3. Establish team norms around the use of
Consider “quiet hours” for a moratorium on messaging apps, and establish status indicators that help team members signal when they are open for collaboration, and when they are trying to complete focused work and want to avoid distractions. It can also be helpful to outline the types of communications that the team prefers to handle via email vs. a messaging app. For example, lengthier updates that teams may need to refer back to may be better shared via email, or even a team wiki vs. quick questions or real-time project status updates that are better suited for a messaging app.
4. Designate “meeting-free” time periods
Designate “meeting-free” time periods throughout the week to help everyone preserve time for independent, focused work. This also serves as a forcing mechanism for everyone to be more judicious about when a meeting is required, or if an email or other communication is sufficient. Of course, if you have team members working in different time zones, the portions of the work day that don’t overlap often serve as a built-in meeting free period.
5. Over communicate
Over communicate and facilitate open, transparent discussion. It can be more difficult to assess tone and emotion over digital communication channels, even if you are on a video call. Don’t assume that silence signals agreement, especially for more introverted colleagues. Be sure to explicitly ask for feedback and circle back privately if you suspect a team member may not have been comfortable fully sharing their perspective during a meeting. And, avoid using messaging apps for conversations around sensitive topics. If a chat thread veers into a topic that requires a delicate approach, it’s best to halt the thread and suggest a video call or (where possible) in person discussion instead.
6. Expect the unexpected
Emergencies can and do happen and with team members spread across different locations, you might not realize it if there is a weather emergency or other unusual situation in another location. For this reason, be sure to establish emergency communication procedures to help ensure employees are safe and accounted for in the event of severe weather or other emergencies. Out of sight never means out of mind.

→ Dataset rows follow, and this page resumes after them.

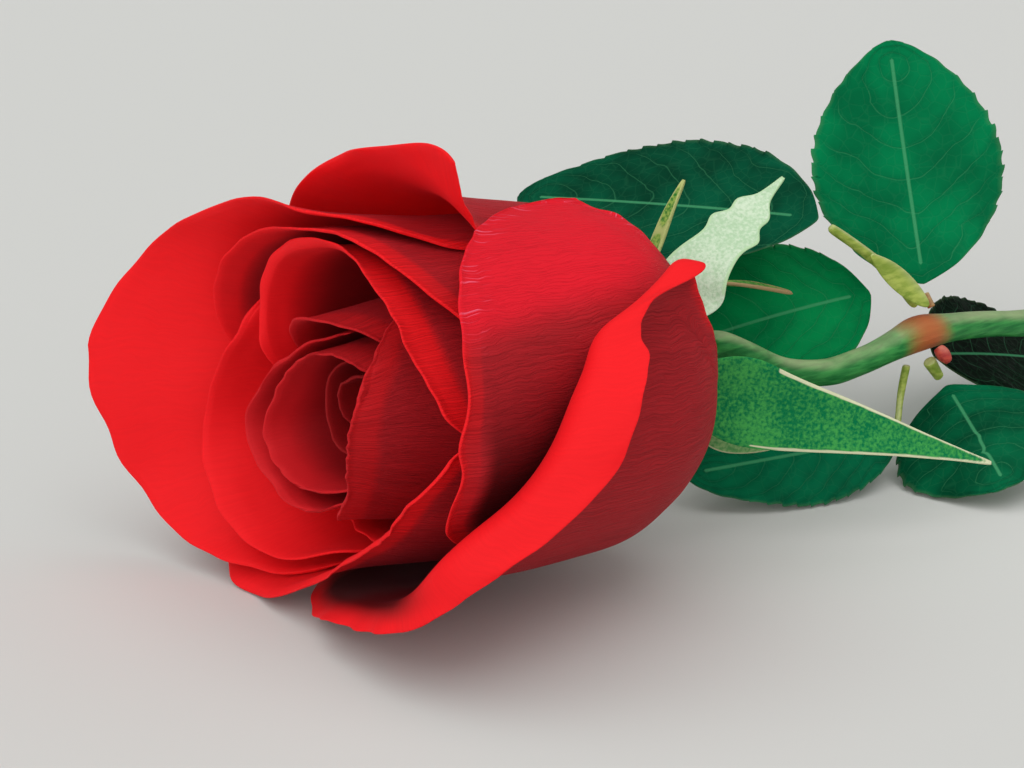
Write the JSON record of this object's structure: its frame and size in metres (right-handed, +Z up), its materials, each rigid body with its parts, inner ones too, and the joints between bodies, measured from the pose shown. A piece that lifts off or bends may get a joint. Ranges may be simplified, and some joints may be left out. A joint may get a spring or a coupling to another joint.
{
  "type": "cut rose",
  "caption": "Cut rose lying on its side: an open layered bloom with sepals, a stem with prickles, and serrated compound leaves.",
  "frame": {"origin": "bottom centre of the whole rose's bounding box, on the surface it lies on", "axes": "+Z up from the surface, +X from the bloom along the stem to its cut end, -X the way the bloom faces"},
  "size_m": [0.234, 0.0776, 0.0589],
  "materials": {
    "petal": "satin, velvety",
    "heart_petal": "satin, velvety",
    "sepal": "matte, downy",
    "hip": "matte",
    "stem": "satin bark",
    "petiole": "satin",
    "leaf": "semi-gloss",
    "prickle": "semi-gloss"
  },
  "bodies": {
    "root": {"hip": "hip", "joint_bud": "prickle", "leaflet_lower_end": "leaf", "leaflet_lower_left": "leaf", "leaflet_lower_right": "leaf", "leaflet_upper_end": "leaf", "leaflet_upper_far": "leaf", "leaflet_upper_near": "leaf", "petal_eye_inner": "heart_petal", "petal_eye_outer": "heart_petal", "petal_heart_1": "heart_petal", "petal_heart_2": "heart_petal", "petal_heart_3": "heart_petal", "petal_heart_4": "heart_petal", "petal_heart_5": "heart_petal", "petal_heart_6": "heart_petal", "petal_inner_near": "petal", "petal_inner_top": "petal", "petal_middle_cup": "petal", "petal_middle_far": "petal", "petal_middle_low": "petal", "petal_middle_top": "petal", "petal_outer_far": "petal", "petal_outer_front": "petal", "petal_outer_low": "petal", "petal_outer_near": "petal", "petal_outer_top": "petal", "petiole_lower": "petiole", "petiole_lower_left": "petiole", "petiole_near": "petiole", "petiole_upper": "petiole", "prickle_1": "prickle", "prickle_2": "prickle", "prickle_3": "prickle", "prickle_4": "prickle", "sepal_far": "sepal", "sepal_far_top": "sepal", "sepal_low": "sepal", "sepal_near": "sepal", "sepal_top": "sepal", "stem": "stem", "stipule_upper": "petiole"}
  },
  "joints": []
}
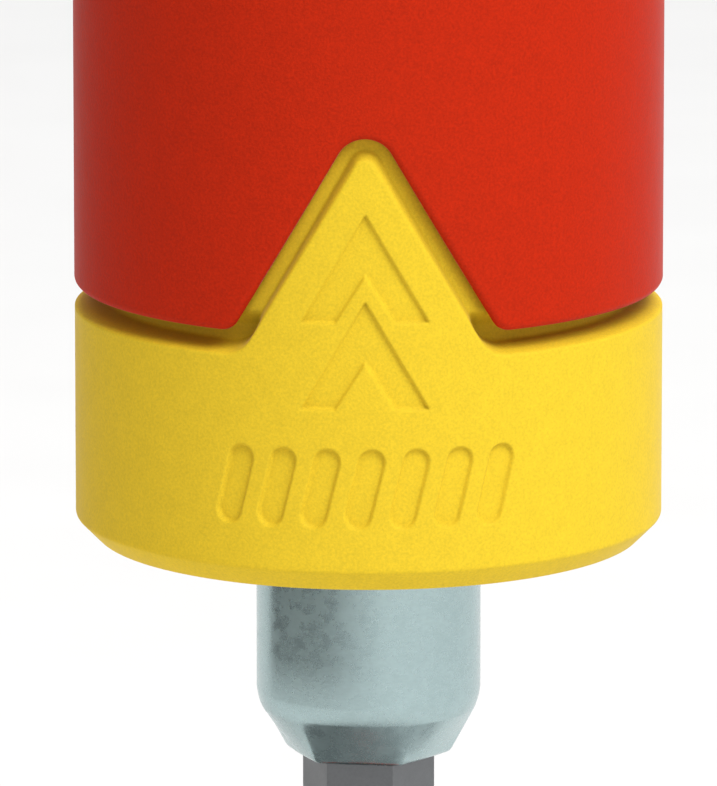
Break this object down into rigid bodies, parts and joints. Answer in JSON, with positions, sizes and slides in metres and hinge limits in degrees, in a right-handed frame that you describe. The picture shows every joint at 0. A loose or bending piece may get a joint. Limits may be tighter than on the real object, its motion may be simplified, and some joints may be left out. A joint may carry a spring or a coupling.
{
  "type": "insulated screwdriver",
  "caption": "Insulated torque screwdriver: red and yellow two-part handle, round steel spindle with a tapered nose, adjusting knob and an exchangeable insulated flat bit.",
  "frame": {"origin": "centre of the end of the bit's blade, on the tool's axis", "axes": "+Z along the tool's axis from the blade to the knob; the scale window and one raised peak face -Y"},
  "size_m": [0.0352, 0.0356, 0.1846],
  "materials": {
    "red_shell": "matt, fine spark-eroded grain",
    "yellow_body": "matt, fine spark-eroded grain",
    "clear_lens": "clear, polished",
    "bronze": "turned, oiled",
    "seal_rubber": "matt",
    "steel_bright": "bright, ground",
    "steel_satin": "satin, turned",
    "steel_spring": "dark, drawn wire",
    "spindle_steel": "satin nickel, cool grey",
    "magnet_nickel": "nickel plated",
    "pointer_red": "gloss",
    "bit_steel": "fine blasted, darker at the blade",
    "red_sleeve": "semi gloss"
  },
  "bodies": {
    "handle": {"handle_shell": "red_shell", "nose_collar": "yellow_body", "handle_core": "yellow_body", "scale_window": "clear_lens", "front_bush": "bronze", "front_seal": "seal_rubber", "thrust_washer": "steel_bright", "mechanism_tube": "steel_satin", "tube_pins": "steel_bright", "pressure_plate": "steel_satin", "rear_bush": "bronze", "rear_circlip": "steel_spring", "slip_ring": "yellow_body"},
    "spindle": {"spindle": "spindle_steel", "bit_magnet": "magnet_nickel", "bit_clip": "steel_spring", "clutch_lining": "bronze"},
    "bit": {"bit_core": "bit_steel", "bit_inner_sleeve": "yellow_body", "bit_outer_sleeve": "red_sleeve"},
    "nut": {"spring_nut": "bronze", "spring_washer": "steel_bright", "clutch_spring": "steel_spring", "scale_pointer": "pointer_red", "pointer_screw": "steel_bright"},
    "knob": {"knob": "red_shell", "knob_screw": "steel_bright", "knob_cap": "yellow_body", "adjusting_screw": "steel_bright", "screw_washer": "bronze"}
  },
  "joints": [
    {"name": "spindle_spin", "type": "hinge", "parent": "handle", "child": "spindle", "pos_m": [0, 0, 0.0755], "axis": [0, 0, 1], "continuous": true},
    {"name": "bit_pull", "type": "slide", "parent": "spindle", "child": "bit", "axis": [0, 0, -1], "range_m": [0, 0.0135]},
    {"name": "knob_turn", "type": "hinge", "parent": "handle", "child": "knob", "pos_m": [0, 0, 0.1555], "axis": [0, 0, 1], "range_deg": [0, 1805]},
    {"name": "nut_travel", "type": "slide", "parent": "handle", "child": "nut", "axis": [0, 0, -1], "range_m": [0, 0.0075], "deforming": ["clutch_spring"]}
  ],
  "couplings": [
    {"joint": "knob_turn", "follows": "nut_travel", "rad_per_m": 4188.8}
  ]
}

7. Encourage balance and healthy work habits
There have been numerous recent studies highlighting the challenge some remote workers face in establishing healthy boundaries to preserve work/life balance. When you work from home, it can be difficult to fully disconnect from work. As a leader, it can be helpful to explicitly tell your team that you don’t expect responses to emails sent outside of their normal work hours. Or, if you do need an urgent response, you will text them. This can help avoid employees feeling like they need to be “always on” and give them more space to fully decompress and enjoy pursuing their personal interests outside of the workday.
8. Create opportunities to connect via “water cooler moments”
One of the biggest differences for a remote or hybrid team and those in the office is the lower likelihood of the accidental engagements that can sometimes spark new ideas for collaboration, or discovery of common interests. Apps like donut, which randomly pairs two colleagues together for a 30-minute “get to know you” chat, can be a great way to build connections between individuals who might not interact otherwise. Many new virtual games have also popped up in the last year, like Quiplash, which can make for a fun virtual team happy hour (note the “family
friendly” setting to keep things PG). With a hybrid team, you may have to be more intentional about building in time to have fun and socialize, but the benefits to your team culture and cohesiveness are well worth it.
9. Routinely review and adjust team norms
As your team composition and priorities change, so will their needs. For this reason, it’s a good idea to regularly host a “Ways of Working” discussion with your team to revisit team norms and communication preferences. In this discussion, encourage individuals to share what is and isn’t working and collaborate on ideas for adjustments that could be made to better meet the needs of the team. For more on how to host your own “Ways of Working” discussion, check out this blog post.
10. Help your team understand how they work best
As work has moved primarily to digital platforms, there is now a wealth of information that can be gathered and shared to help teams and individuals understand their own work habits and how they work best. Just as fitbits provide a wealth of data about an individual’s physical activity and health, workforce productivity and analytics solutions can provide similar insights about how people work with summaries of focus time, multi-tasking time, collaboration time and more. By sharing these insights with individuals and teams, it’s now possible to actually see how changes in team norms, communication strategies, and work locations (i.e. remote vs. in-ofce) impact productivity and focus.
Manage hybrid teams with confidence
While barriers to productivity vary by individual (e.g., stage in life, type of residence, parental status), it’s important for managers and organizations to consider how they can best provide an accessible and supportive environment for all employees, whether in the office or remote. Wherever you and your team are, set the standard that everyone should be actively engaged while “at work”, and enjoy the downtime they need to recharge outside of working hours. An approach that emphasizes full transparency and clear expectations helps manage comfort, confidence, and performance for managers and individuals alike.